Reputation: 4850
I'm trying to fit a random effect model using RSTAN. My design matrix has 198 columns. It's so wide because my original dataframe is a bunch of factor variables, which I convert to binary indicators in order to try to fit the model in STAN. I'm able to fit models with a few columns converted from one or two predictors, but it has taken 10 hours to complete 1/2 of the samplings.
Here is the STAN code which I'm using to try to fit the model (basic linear model). I've tried to vectorize, but maybe there's a way to optimize further? Also, what is the intuition behind why it is taking so long?
data {
int<lower=0> N;
int<lower=0> J;
int<lower=0> K;
int<lower=1,upper=J> geo[N];
matrix[N,K] X;
vector[N] y;
}
parameters {
vector[J] a;
vector[K] B;
real mu_a;
real<lower=0,upper=100> sigma_a;
real<lower=0,upper=100> sigma_y;
}
model {
vector[N] y_hat;
for (i in 1:N)
y_hat[i] <- a[geo[i]];
mu_a ~ normal(0, 1);
a ~ normal(0, 1);
y ~ normal(mu_a + sigma_a * y_hat + X * B, sigma_y);
}
Upvotes: 3
Views: 2711
Reputation: 4990
The question of what can you do to speed this model up is intertwined with the question of how can it be sampled more efficiently. The intuition as to why it is taking so long may have to do with the prior dependence between a
and sigma_a
(and to a lesser extent mu_a
).
sigma_a
is small for some iteration, the elements of a
have to be close to mu_a
sigma_a
is large for some iteration, the elements of a
can be far from mu_a
. Since Stan only has one stepsize parameter to manipulate, it can be difficult to find a stepsize that is appropriate in both situations. At best, you get a stepsize that is small enough to preserve accuracy in the former case but the walltime will be adversely affected because it has to take many leapfrog steps with a small stepsize in the latter case.

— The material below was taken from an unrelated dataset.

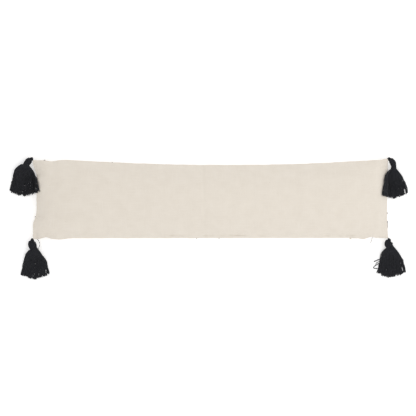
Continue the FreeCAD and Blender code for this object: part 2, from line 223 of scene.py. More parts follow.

For models like these, we generally recommend reparameterizing like
data {
int<lower=0> N;
int<lower=0> J; // 47 apparently but don't hardcode it
int<lower=1,upper=J> geo[N];
vector[N] y;
}
parameters {
vector[J] a;
real mu_a;
real<lower=0,upper=100> sigma_a;
real<lower=0,upper=100> sigma_y;
}
model {
vector[N] y_hat;
for (i in 1:N)
y_hat[i] <- a[geo[i]];
mu_a ~ normal(0, 1);
a ~ normal(0, 1);
y ~ normal(mu_a + sigma_a * y_hat, sigma_y);
}
Upvotes: 8